As far as the investigational process, my model surely had a few limitations. For one, all data upon which it was based was taken from the span of just one season (2014-15) and, thus, the sample size of teams (30) across that one year was not particularly large. Furthermore, the scope of my model’s predictions was based upon just four explanatory variables, and there are undoubtedly other variables that may have predictive power superior to that of the ones I used. As such, my model’s standard deviation of the residuals (around 1360 for most combinations of variables) could have certainly been lesser with such superior variables.

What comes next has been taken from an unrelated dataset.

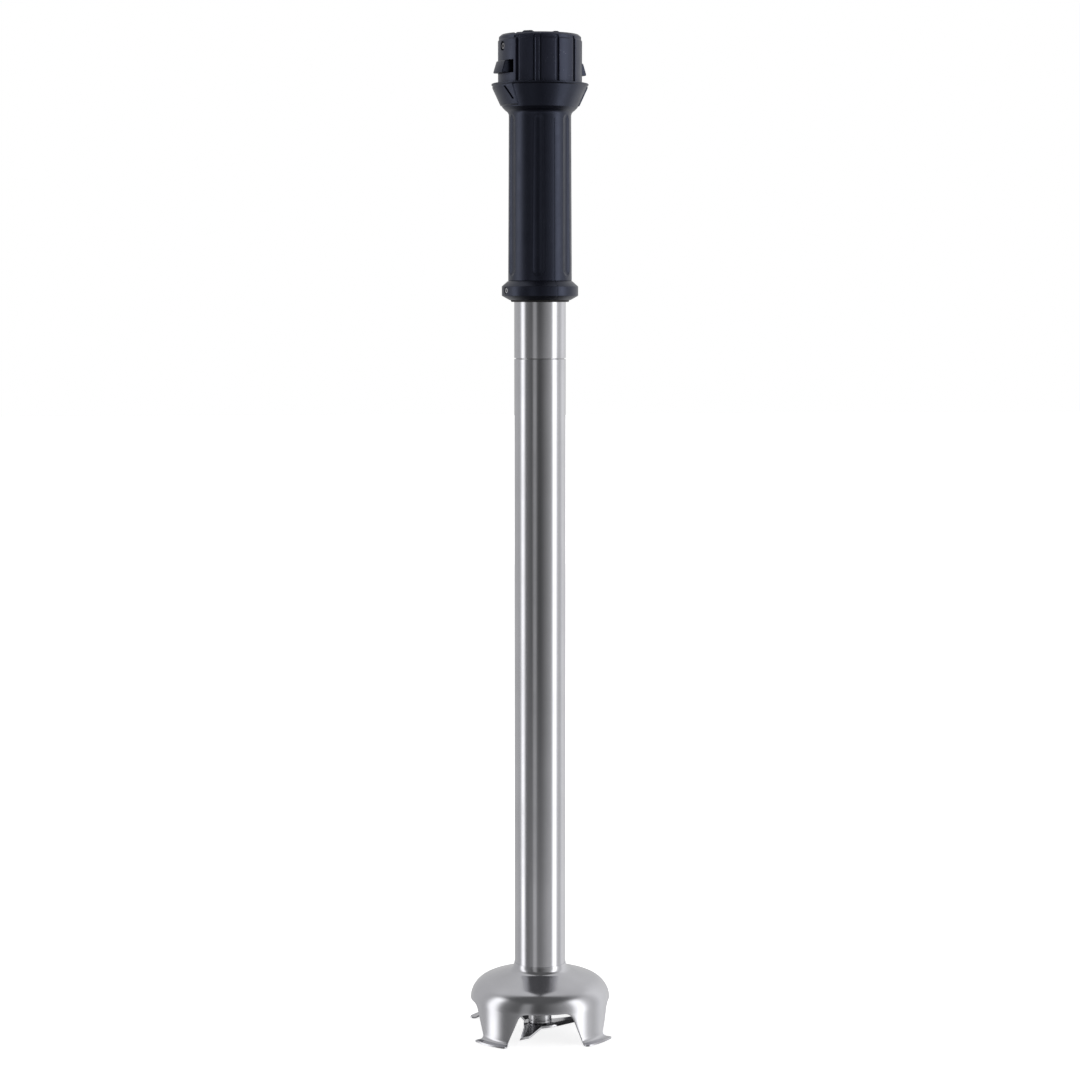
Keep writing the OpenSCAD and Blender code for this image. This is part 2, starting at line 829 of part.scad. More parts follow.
coupling_spigot();
spigot_screws();
spigot_seal();
latch_keeper_left();
latch_keeper_right();
latch_screws();
latch_lug_left();
latch_lug_right();
latch_springs_left();
latch_springs_right();
grip_handle();
grip_collar();
collar_set_screws();
collar_gasket();
bearing_carrier();
bearing_outer_race();
bearing_inner_race();
bearing_balls();
bearing_cage();
wave_washer();
bearing_circlip();
upper_tube();
joint_sleeve();
lower_tube();
tube_guide_bushes();
foot_housing();
foot_bush();
shaft_seal();
seal_retaining_ring();
housing_o_ring();
bell_guard();
drive_shaft();
drive_dog();
dog_pin();
shaft_spacer();
shaft_circlip();
blade_sleeve();
blade();
blade_screw();
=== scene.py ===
import json
import math

import bmesh
import bpy
import numpy as np
from mathutils import Matrix, Vector


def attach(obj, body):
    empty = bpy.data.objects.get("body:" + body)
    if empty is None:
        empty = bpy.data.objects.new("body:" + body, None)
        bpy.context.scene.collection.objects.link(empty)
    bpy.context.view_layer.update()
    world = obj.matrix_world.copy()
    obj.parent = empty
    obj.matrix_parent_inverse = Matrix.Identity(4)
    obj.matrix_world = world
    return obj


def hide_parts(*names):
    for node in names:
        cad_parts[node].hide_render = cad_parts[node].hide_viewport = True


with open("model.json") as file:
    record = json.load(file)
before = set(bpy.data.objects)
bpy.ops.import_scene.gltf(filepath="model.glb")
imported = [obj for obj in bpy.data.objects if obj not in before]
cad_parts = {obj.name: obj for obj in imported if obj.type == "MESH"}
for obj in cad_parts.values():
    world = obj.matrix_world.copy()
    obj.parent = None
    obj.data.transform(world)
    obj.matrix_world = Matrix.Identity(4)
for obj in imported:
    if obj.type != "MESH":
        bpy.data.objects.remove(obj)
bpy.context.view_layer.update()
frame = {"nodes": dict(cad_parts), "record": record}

MM = 0.001
TUBE_R = 19.0
TUBE_BORE = 17.8
TUBE_FOOT_Z = 41.0
TUBE_TOP_Z = 600.0
LUG_ANGLE = 22.5                         # side angle of the right latch lug, degrees from +X
LATCHES = (LUG_ANGLE, LUG_ANGLE + 180)   # side angles of the two latches
CAMERA_AZIMUTH = -5.0                    # camera's side angle, degrees from -Y towards +X

# ---------------------------------------------------------------- mesh helpers


def add_mesh(name, verts, faces, sharp=35.0):
    """A smooth-shaded mesh object from points in mm. Edges over the sharp angle stay crisp."""
    mesh = bpy.data.meshes.new(name)
    mesh.from_pydata([Vector(v) * MM for v in verts], [], faces)
    bm = bmesh.new()
    bm.from_mesh(mesh)
    bmesh.ops.remove_doubles(bm, verts=bm.verts, dist=1e-6)
    bmesh.ops.dissolve_degenerate(bm, edges=bm.edges, dist=1e-7)
    bmesh.ops.recalc_face_normals(bm, faces=bm.faces)
    bm.to_mesh(mesh)
    bm.free()
    obj = bpy.data.objects.new(name, mesh)
    bpy.context.scene.collection.objects.link(obj)
    shade(obj, sharp)
    return obj


def shade(obj, sharp):
    obj.data.polygons.foreach_set("use_smooth", [True] * len(obj.data.polygons))
    obj.data.set_sharp_from_angle(angle=math.radians(sharp))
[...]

As far as the four my model specifically dealt with, however, it became clear that pre-season projections and individual market sizes had the most to do with the rates at which fans came out to games. Ultimately, my model was not perfect, but it did serve to show that fan attendance for NBA teams depends on various, often autonomous, variables—most of which are simply out of both my and your hands.